Aim of the exercise: Look below for the line containing "flicker_spindle()" and the line containing "if empty is"; repeat exactly those two lines and all lines between them, and nothing else.

==*==

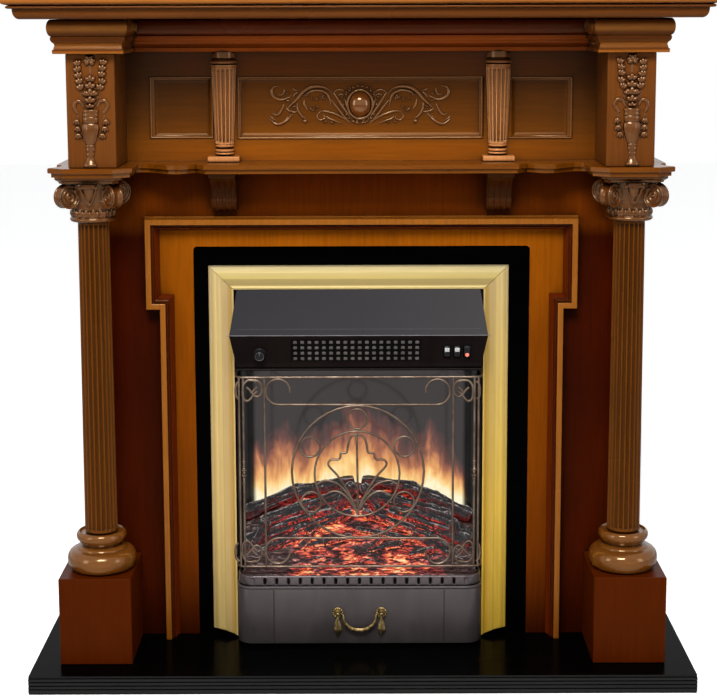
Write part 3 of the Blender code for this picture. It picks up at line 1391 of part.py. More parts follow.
def rosette(side, label):
    """A round back plate with an eye for the bail and a hanging tassel."""
    x = INSERT_X + side * HANDLE_SPAN / 2
    y = from_wall(COVER_REACH) - GAP
    plate_radius = 0.0095
    profile = [(0.0, 0.0042), (0.0045, 0.0042), (0.0060, 0.0026), (plate_radius - 0.0008, 0.0022),
               (plate_radius, 0.0012), (plate_radius, 0.0), (0.0, 0.0)]
    disc = turned("handle_rosette_" + label, profile, OLD_BRASS, steps=12)
    disc.data.transform(Matrix.Translation((x, y, HANDLE_LEVEL))
                        @ Matrix.Rotation(math.pi / 2, 4, "X"))
    neck = rod("neck", (x, y - 0.003, HANDLE_LEVEL), (x, y - EYE_REACH - 0.001, HANDLE_LEVEL),
               0.0034, OLD_BRASS, sides=12)
    ball = bmesh.new()
    bmesh.ops.create_uvsphere(ball, u_segments=8, v_segments=5, radius=0.0046)
    bmesh.ops.translate(ball, vec=(x, y - EYE_REACH - 0.0012, HANDLE_LEVEL - 0.0008),
                        verts=ball.verts)
    knob = from_bmesh("ball", ball, OLD_BRASS)
    tassel = turned("tassel", [(0.0, 0.0), (0.0026, 0.0), (0.0030, -0.003), (0.0024, -0.006),
                               (0.0052, -0.026), (0.0055, -0.028), (0.0042, -0.0295),
                               (0.0046, -0.034), (0.0, -0.035)], OLD_BRASS, steps=8)
    tassel.data.transform(Matrix.Translation((x, y - EYE_REACH - 0.0012, HANDLE_LEVEL - 0.003)))
    bore = rod("bore", (x - side * 0.02, y - EYE_REACH - 0.0012, HANDLE_LEVEL),
               (x - side * 0.0012, y - EYE_REACH - 0.0012, HANDLE_LEVEL),
               0.0019, OLD_BRASS, sides=10)
    return cut(combine(disc, [neck, knob, tassel]), bore)


def handle_bail():
    """A swag shaped handle that hangs between the two eyes."""
    y = from_wall(COVER_REACH) - GAP - EYE_REACH - 0.0012
    end = HANDLE_SPAN / 2 - 0.0018
    drop = 0.0300
    points = [(-end, 0.0), (-end + 0.0045, 0.0)]
    for i in range(9):
        share = i / 8
        across = (-end + 0.0075) * math.cos(math.pi * share)
        points.append((across, -0.003 - (drop - 0.003) * math.sin(math.pi * share) ** 0.75))
    points += [(end - 0.0045, 0.0), (end, 0.0)]
    places = [(INSERT_X + x, y, HANDLE_LEVEL + z) for x, z in points]
    bail = wire("handle_bail", places, 0.0016, OLD_BRASS, resolution=2)
    swell = []
    for i in range(7):
        share = i / 6
        across = (-end + 0.0125) * math.cos(math.pi * (0.12 + 0.76 * share))
        swell.append((INSERT_X + across, y, HANDLE_LEVEL - 0.006
                      - (drop - 0.006) * math.sin(math.pi * (0.12 + 0.76 * share)) ** 0.9))
    fat = wire("swell", swell, 0.0026, OLD_BRASS, resolution=2)
    return recentre(combine(bail, [fat]), Vector((INSERT_X, y, HANDLE_LEVEL)))


# Wrought screen in front of the fire

SCREEN_LOW = HEARTH_TOP + 0.1370
SCREEN_HEIGHT = 0.3155
INNER_BAR = 0.156
CIRCLE_RADIUS = 0.1095
INNER_CIRCLE = 0.0705
SMALL_CIRCLE = 0.0166
CURL_RADIUS = 0.0235
SCREEN_BEND = 0.014


def screen_point(x, z):
    """A point of the screen's plane; z is measured from the middle of the big circle."""
    return (INSERT_X + x, from_wall(SCREEN_REACH), SCREEN_LOW + SCREEN_HEIGHT / 2 + z)


def screen_ring(x, z, radius, count):
    points = [screen_point(x + radius * math.cos(a), z + radius * math.sin(a))
              for a in (2 * math.pi * i / count for i in range(count))]
    return wire("ring", points, WIRE_RADIUS, BRONZE, closed=True, resolution=0)


def screen_bar(name, level):
    """A cross bar whose ends turn back and out to the rim of the case."""
    half = SCREEN_WIDTH / 2
    rim = (CASE_WIDTH - SHEET) / 2
    y = from_wall(SCREEN_REACH)
    back = from_wall(CASE_FRONT) - GAP
    straight = 0.004
    bend = SCREEN_BEND
    points = [(-rim, back), (-rim, back - straight)]
    points += arc((-half + bend, y + bend), bend, 180, 270, 4)
    points += arc((half - bend, y + bend), bend, 270, 360, 4)
    points += [(rim, back - straight), (rim, back)]
    return wire(name, [(INSERT_X + x, py, level) for x, py in points], WIRE_RADIUS, BRONZE)


def wrought_screen():
    half_high = SCREEN_HEIGHT / 2
    frame = screen_bar("wrought_screen", SCREEN_LOW)
    parts = [screen_bar("bar", SCREEN_LOW + SCREEN_HEIGHT)]
    post = SCREEN_WIDTH / 2 - 0.008
    for side in (-1, 1):
        parts.append(wire("inner_bar", [screen_point(side * INNER_BAR, -half_high),
                                        screen_point(side * INNER_BAR, half_high)],
                          WIRE_RADIUS, BRONZE))
        post_y = from_wall(SCREEN_REACH) + SCREEN_BEND * 0.18
        foot, head = screen_point(side * post, -half_high), screen_point(side * post, half_high)
        parts.append(wire("post", [(foot[0], post_y, foot[2]), (head[0], post_y, head[2])],
                          WIRE_RADIUS * 1.15, BRONZE))
        for up in (-1, 1):
            parts.append(wire("heart", [screen_point(side * px, up * pz) for px, pz in
                                        heart_curl(post, half_high)], WIRE_RADIUS, BRONZE,
                              resolution=0))
    for up in (-1, 1):
        level = up * CIRCLE_RADIUS
        centre_x = INNER_BAR - CURL_RADIUS - WIRE_RADIUS
        centre_z = level + up * CURL_RADIUS
        left = list(arc((-centre_x, centre_z), CURL_RADIUS, -90 * up, -380 * up, 8))
        right = [(-px, pz) for px, pz in left]
        line = list(reversed(left)) + right
        parts.append(wire("scroll", [screen_point(px, pz) for px, pz in line], WIRE_RADIUS,
                          BRONZE, resolution=0))
    parts.append(screen_ring(0.0, 0.0, CIRCLE_RADIUS, 20))
    parts.append(screen_ring(0.0, 0.0, INNER_CIRCLE, 16))
    between = INNER_CIRCLE + SMALL_CIRCLE
    for angle in (90, 28, 152, -28, 208):
        x = between * math.cos(math.radians(angle))
        z = between * math.sin(math.radians(angle))
        parts.append(screen_ring(x, z, SMALL_CIRCLE, 8))
    bridge = (INNER_CIRCLE + CIRCLE_RADIUS) / 2
    parts.append(wire("tie", [screen_point(0.0, -INNER_CIRCLE), screen_point(0.0, -CIRCLE_RADIUS)],
                      WIRE_RADIUS, BRONZE))
    for angle in (28, 152, 90):
        direction = Vector((math.cos(math.radians(angle)), math.sin(math.radians(angle))))
        outer = direction * CIRCLE_RADIUS
        inner = direction * (bridge + SMALL_CIRCLE - 0.004)
        parts.append(wire("tie", [screen_point(*inner), screen_point(*outer)], WIRE_RADIUS,
                          BRONZE))
    parts.append(wire("stem", [screen_point(0.0, -INNER_CIRCLE), screen_point(0.0, 0.060)],
                      WIRE_RADIUS, BRONZE))
    for side in (-1, 1):
        leaf = [(0.0, 0.058), (0.012, 0.040), (0.022, 0.030), (0.014, 0.018), (0.034, 0.022),
                (0.050, 0.010), (0.042, -0.008), (0.026, -0.022), (0.012, -0.040),
                (0.0, -0.058)]
        parts.append(wire("leaf", [screen_point(side * px, pz) for px, pz in leaf],
                          WIRE_RADIUS, BRONZE, resolution=0))
    return combine(frame, parts)


def heart_curl(post, half_high):
    """One curl between the inner bar and the end post, in the corner of the screen."""
    middle = (INNER_BAR + post) / 2
    radius = (post - INNER_BAR) / 2 - 0.0005
    top = half_high - radius - 0.001
    return [(x, z) for x, z in arc((middle, top), radius, 110, 430, 7)]


def cable_gland():
    """The gland for the mains lead, low on the back of the case."""
    x = INSERT_X + CASE_WIDTH / 2 - 0.052
    z = HEARTH_TOP + 0.045
    back = from_wall(CASE_BACK) + GAP
    profile = [(0.0, 0.016), (0.0045, 0.016), (0.0045, 0.006), (0.0085, 0.006),
               (0.0085, 0.0), (0.0, 0.0)]
    gland = turned("cable_gland", profile, BLACK_PLASTIC, steps=12)
    gland.data.transform(Matrix.Translation((x, back, z)) @ Matrix.Rotation(-math.pi / 2, 4, "X"))
    return gland


def build():
    hearth_slab()
    both_sides(pedestal)
    both_sides(column_base)
    both_sides(column_shaft)
    both_sides(capital)
    mid_shelf()
    both_sides(upper_box)
    both_sides(urn_applique)
    frieze_panel()
    both_sides(half_column)
    centre_applique()
    cornice_centre()
    both_sides(cornice_block)
    mantel_top()
    both_sides(corbel)
    front_panel()
    architrave()
    infill_panel()
    both_sides(side_panel)
    both_sides(upper_side)
    back_rail("back_rail", CAPITAL_TOP - 0.060)
    trim_top()
    both_sides(trim_side)
    firebox_case()
    hood()
    outlet_grille()
    thermostat_knob()
    for index, across in enumerate(SWITCH_ACROSS, start=1):
        rocker(index, across)
    heater_tray()
    fan_rotor()
    fan_end = INSERT_X + FAN_LENGTH / 2
    motor("fan_motor", fan_end + 0.004, FAN_DEPTH, FAN_LEVEL, HEATER_TRAY_LEVEL, BLACK_STEEL,
          0.045, 0.019)
    heater_element()
    bed_tray()
    flame_screen()
    flicker_spindle()
    spindle_end = INSERT_X + SPINDLE_LENGTH / 2
    motor("flicker_motor", spindle_end + 0.003, SPINDLE_DEPTH, SPINDLE_LEVEL, BED_LEVEL,
          BLACK_STEEL, 0.030, 0.014)
    lamp_board()
    ember_bed()
    fret_band()
    ash_cover()
    both_sides(rosette)
    handle_bail()
    wrought_screen()
    cable_gland()


build()
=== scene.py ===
"""Looks for the electric fireplace suite: camera, light, materials and the detailed pieces.

X runs to the right, the front faces -Y, +Z is up, in metres, as in the frame. Pixels are
those of the 717 by 697 photograph.
"""
from math import atan2, cos, degrees, pi, radians, sin, sqrt

import bmesh
import bpy
from mathutils import Matrix, Vector, noise


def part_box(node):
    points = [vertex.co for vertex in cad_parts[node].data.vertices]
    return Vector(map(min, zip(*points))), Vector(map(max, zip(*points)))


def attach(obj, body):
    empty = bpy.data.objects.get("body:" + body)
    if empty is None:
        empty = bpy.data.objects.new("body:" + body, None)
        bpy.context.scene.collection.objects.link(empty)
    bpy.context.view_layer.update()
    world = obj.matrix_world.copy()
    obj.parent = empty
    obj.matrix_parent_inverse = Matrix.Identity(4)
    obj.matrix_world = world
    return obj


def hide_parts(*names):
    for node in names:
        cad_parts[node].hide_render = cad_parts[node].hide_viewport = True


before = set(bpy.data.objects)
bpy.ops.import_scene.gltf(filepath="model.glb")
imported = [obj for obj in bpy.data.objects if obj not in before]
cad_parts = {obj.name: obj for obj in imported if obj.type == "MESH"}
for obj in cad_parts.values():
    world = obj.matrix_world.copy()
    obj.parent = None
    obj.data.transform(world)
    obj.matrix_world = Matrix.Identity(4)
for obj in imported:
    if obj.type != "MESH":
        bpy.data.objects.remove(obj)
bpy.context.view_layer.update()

# Sizes that the pieces share with the solids
WALL_Y = 0.185
MID_X = -0.005                # the inset fire stands this far off the mantel's middle
FLUTES = 20                   # round a column


def from_wall(depth):
    return WALL_Y - depth


def heights(node):
    """The levels of the lowest and the highest point of a node."""
    return [corner.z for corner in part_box(node)]


def mm(points, level=0):
    """Points given in millimetres, the second coordinate counted from a level in metres."""
    return [(across / 1000, level + rise / 1000) for across, rise in points]


def shares(count):
    """0 to 1 in even steps."""
    return [i / count for i in range(count + 1)]


def angles(count):
    """Angles evenly round a circle."""
    return [2 * pi * i / count for i in range(count)]


# Camera

PHOTO_WIDTH, PHOTO_HEIGHT = 717, 697
FOCAL_PIXELS = 1650
SENSOR = 36
PITCH = radians(8.144)
ROLL = radians(-0.17)
SHIFT_X, SHIFT_Y = -0.0042, -0.14
CAMERA_PLACE = Vector((0, -2.6196, 1.0609))
CAMERA_TURN = Matrix.Rotation(pi / 2 - PITCH, 3, "X") @ Matrix.Rotation(ROLL, 3, "Z")


def make_camera():
    data = bpy.data.cameras.new("camera")
    data.lens = FOCAL_PIXELS / PHOTO_WIDTH * SENSOR
    data.sensor_width = SENSOR
    data.shift_x, data.shift_y = SHIFT_X, SHIFT_Y
    data.clip_start, data.clip_end = 0.05, 60
    camera = bpy.data.objects.new("camera", data)
    bpy.context.scene.collection.objects.link(camera)
    camera.matrix_world = Matrix.Translation(CAMERA_PLACE) @ CAMERA_TURN.to_4x4()
    bpy.context.scene.camera = camera


make_camera()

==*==

Exercise answer:
    flicker_spindle()
    spindle_end = INSERT_X + SPINDLE_LENGTH / 2
    motor("flicker_motor", spindle_end + 0.003, SPINDLE_DEPTH, SPINDLE_LEVEL, BED_LEVEL,
          BLACK_STEEL, 0.030, 0.014)
    lamp_board()
    ember_bed()
    fret_band()
    ash_cover()
    both_sides(rosette)
    handle_bail()
    wrought_screen()
    cable_gland()


build()
=== scene.py ===
"""Looks for the electric fireplace suite: camera, light, materials and the detailed pieces.

X runs to the right, the front faces -Y, +Z is up, in metres, as in the frame. Pixels are
those of the 717 by 697 photograph.
"""
from math import atan2, cos, degrees, pi, radians, sin, sqrt

import bmesh
import bpy
from mathutils import Matrix, Vector, noise


def part_box(node):
    points = [vertex.co for vertex in cad_parts[node].data.vertices]
    return Vector(map(min, zip(*points))), Vector(map(max, zip(*points)))


def attach(obj, body):
    empty = bpy.data.objects.get("body:" + body)
    if empty is None:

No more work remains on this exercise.